* Set problem:
Repeat all of the data precisely.

* Given data:
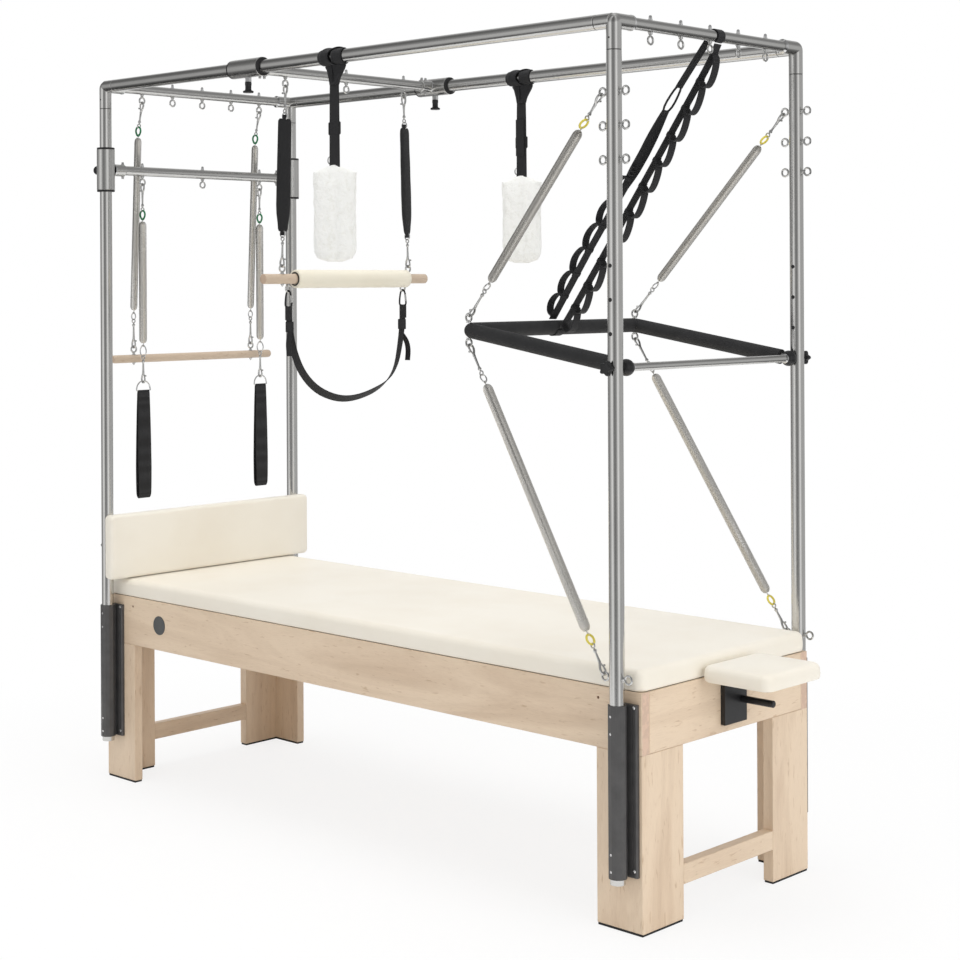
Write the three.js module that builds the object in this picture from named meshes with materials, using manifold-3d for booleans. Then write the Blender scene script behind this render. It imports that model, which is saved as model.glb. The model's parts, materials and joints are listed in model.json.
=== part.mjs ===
// Pilates trapeze table: a padded table under a tube canopy with springs, a swinging trapeze, cuffs,
// a height adjustable crossbar and a sprung push-through bar.
// Millimetres. +Z is up, +X points along the table to the push-through bar, -Y is the near long side,
// and the origin lies on the floor under the middle of the whole outline.
import * as THREE from "three";
import { mergeVertices } from "three/addons/utils/BufferGeometryUtils.js";
import Module from "manifold-3d";

const wasm = await Module();
wasm.setup();

// Gaps and facets
const fit = 0.3; // between pieces that touch or run on each other
const slideFit = 0.6; // radial, between a sleeve's bush and its tube
const overrun = 6; // how far a cut runs past the faces that it opens
const weldDistance = 0.001;
const tubeSides = 16;
const barSides = 12;
const pinSides = 6;
const frameSides = 8;
const sleeveSides = 12;
const wrapSides = 8;
const nutSides = 6;
const studSides = 4;
const ringSteps = 6;
const wireSides = 3;

// Canopy tubes and their three-way corner fittings
const topZ = 2200;
const postX = 1038;
const postY = 387;
const postFootZ = 126;
const tubeOd = 38;
const sink = 2; // how far joined pieces run into each other
const barOd = 30;
const fittingDrop = 70;
const fittingAlong = 52;
const fittingAcross = 68;
const neckLength = 6;
const neckRadius = 17;

// Eyebolts
const eyeDrop = 35; // tube axis to ring centre
const eyeMajor = 10;
const eyeWire = 2;
const eyeStud = 3;
const eyeNut = 6.5;
const eyeNutHeight = 5;
const eyeSpacing = 122.5;
const sideEyeReach = 35.5; // post axis to the centre of a ring on its side
const postEyeHeights = [2030, 1948, 1866];
const lowEyeZ = 620;
const holePitch = 82;
const plainHoles = 3; // above the pivot hole
const plainHoleRadius = 5;
const liftHoles = 2; // the plunger's hole and the next one down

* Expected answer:
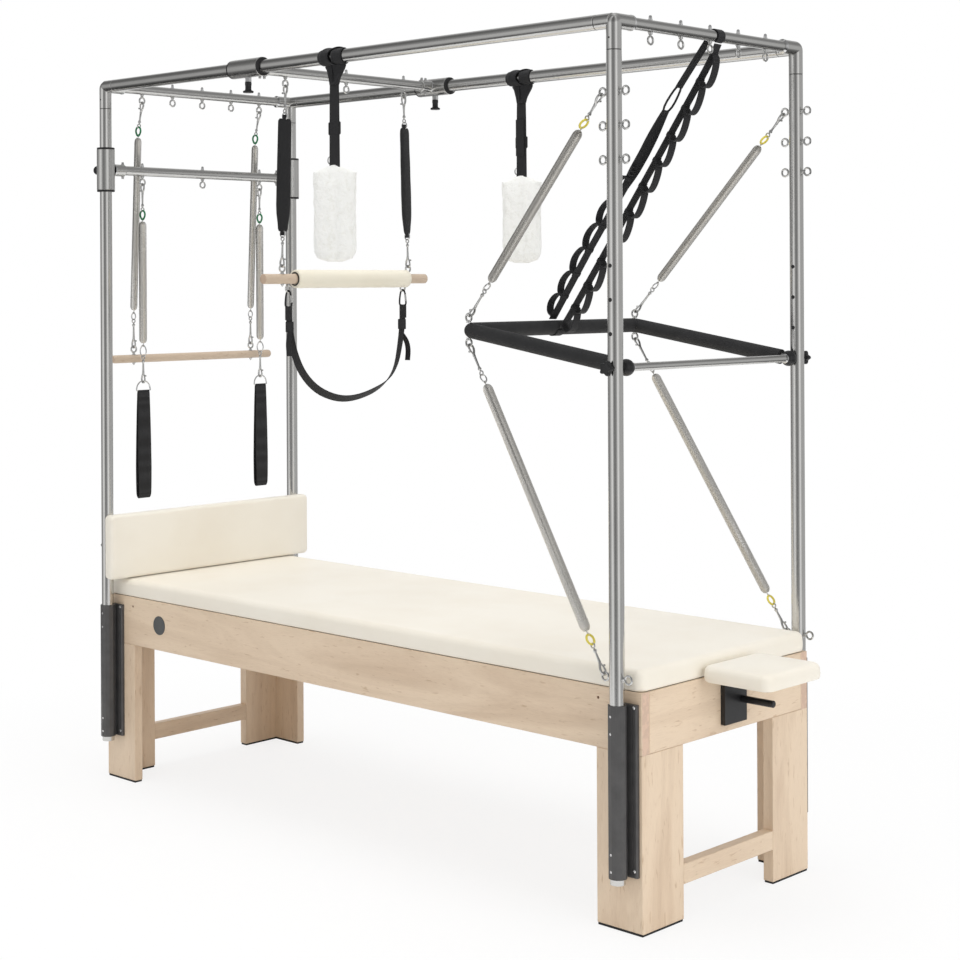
Write the three.js module that builds the object in this picture from named meshes with materials, using manifold-3d for booleans. Then write the Blender scene script behind this render. It imports that model, which is saved as model.glb. The model's parts, materials and joints are listed in model.json.
=== part.mjs ===
// Pilates trapeze table: a padded table under a tube canopy with springs, a swinging trapeze, cuffs,
// a height adjustable crossbar and a sprung push-through bar.
// Millimetres. +Z is up, +X points along the table to the push-through bar, -Y is the near long side,
// and the origin lies on the floor under the middle of the whole outline.
import * as THREE from "three";
import { mergeVertices } from "three/addons/utils/BufferGeometryUtils.js";
import Module from "manifold-3d";

const wasm = await Module();
wasm.setup();

// Gaps and facets
const fit = 0.3; // between pieces that touch or run on each other
const slideFit = 0.6; // radial, between a sleeve's bush and its tube
const overrun = 6; // how far a cut runs past the faces that it opens
const weldDistance = 0.001;
const tubeSides = 16;
const barSides = 12;
const pinSides = 6;
const frameSides = 8;
const sleeveSides = 12;
const wrapSides = 8;
const nutSides = 6;
const studSides = 4;
const ringSteps = 6;
const wireSides = 3;

// Canopy tubes and their three-way corner fittings
const topZ = 2200;
const postX = 1038;
const postY = 387;
const postFootZ = 126;
const tubeOd = 38;
const sink = 2; // how far joined pieces run into each other
const barOd = 30;
const fittingDrop = 70;
const fittingAlong = 52;
const fittingAcross = 68;
const neckLength = 6;
const neckRadius = 17;

// Eyebolts
const eyeDrop = 35; // tube axis to ring centre
const eyeMajor = 10;
const eyeWire = 2;
const eyeStud = 3;
const eyeNut = 6.5;
const eyeNutHeight = 5;
const eyeSpacing = 122.5;
const sideEyeReach = 35.5; // post axis to the centre of a ring on its side
const postEyeHeights = [2030, 1948, 1866];
const lowEyeZ = 620;
const holePitch = 82;
const plainHoles = 3; // above the pivot hole
const plainHoleRadius = 5;
const liftHoles = 2; // the plunger's hole and the next one down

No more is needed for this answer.